Back to stories, and character deaths. I was focused for a long time on the final piece of the Doctor Who quote: the bad things don’t necessarily spoil the good things and make them unimportant. Even if a story, a relationship, a life ended unhappily, the moments of joy and beauty that occurred along the way were just as real, just as important, just as weighty. It’s only recently that I’ve begun seeing how the reverse is also true. Even if a sorrow ends, even if a pain goes away, even if everything ends up okay, that doesn’t make the pain and suffering that were experienced in the past less real, less important, less weighty.

So you see where I’m going with this. I’d argue that most of the impact of a character’s death (for me, at least) comes from identifying with the feelings of other characters in the story. The grief of the character’s loved ones is what really brings it home for me. I’m making that point because I think it’s also possible to grieve on one’s own behalf, as the viewer: being sad that you won’t get to enjoy that character any more. That kind of grief is much less potent to me, for two reasons. First, I can in fact continue to enjoy that character, by re-watching or re-reading.
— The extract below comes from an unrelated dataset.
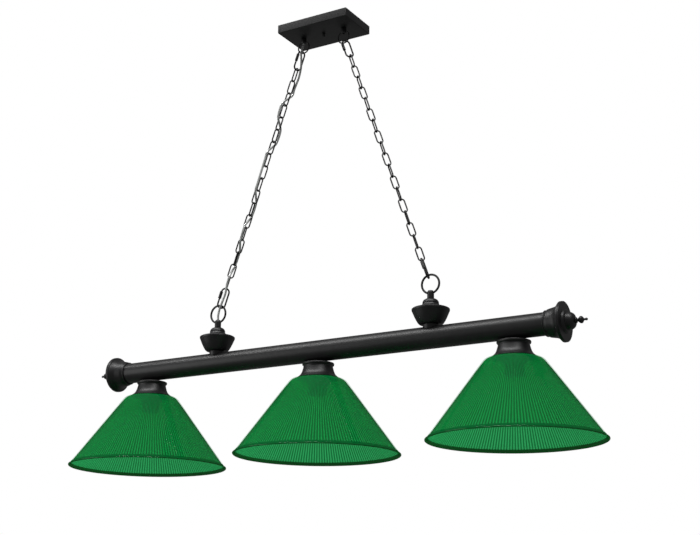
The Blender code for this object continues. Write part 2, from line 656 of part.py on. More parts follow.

Sure, I won’t get any new material, but that is a sad fact of all fiction at some point, whether the characters live or die. Second, as deeply as I love so many fictional characters, they are not in fact my friends and family and lovers. Grieving for a character on my own behalf doesn’t approach the level of pain that grieving for them on the behalf of someone in-story who loves them. It’s through another character’s eyes that I enter that cathartic sorrow (which, in turn, allows me to process my own feelings about my own loved ones in complicated ways.)

Spike crying desperately over Buffy's death.

Gets me every time.

And the grief that a character feels when their loved one dies is still every bit real, even if they come back back. After a character resurrection, it becomes possible for me to watch through their death scene and think, “But it’s okay, she’ll come back and then they won’t be sad anymore.” And thinking that lets me escape a little bit from the oppressive grief I otherwise feel on their behalf. But it’s a false escape, it’s based in the idea that suffering isn’t suffering as long as it ends someday. The grief of the Scoobies when Buffy dies is no less potent and painful just because she comes back later. Their future suffering is alleviated — they don’t have to deal with the pain of missing her after she comes back — but the pain they felt in the past isn’t changed.

The Doctor and Rose, separated by a universe.

Doesn’t have to be a death either. Me. Sobbing. Every time.

In a way, a character’s resurrection can serve as a test of sorts. A test of the viewer’s ability to let go of the the ending-oriented philosophy that we so often use to soften blows in real life. If you are shaken with sorrow on the behalf of a character who’s just lost someone they love, do you let that sorrow be just as real, just as potent, when you’ve seen the future and know they’ll come back? Or do you escape the sorrow with the comfort of a happier future? (Not that that’s always the wrong choice. Sometimes I emotionally detach from stories because I just can’t handle it right now. But I really value the way that wholehearted emotional engagement with a story helps me process ideas and feelings I have in real life, even when doing so is genuinely painful, and if I’m going to do that I want to do it in accordance with my actual values and philosophies.)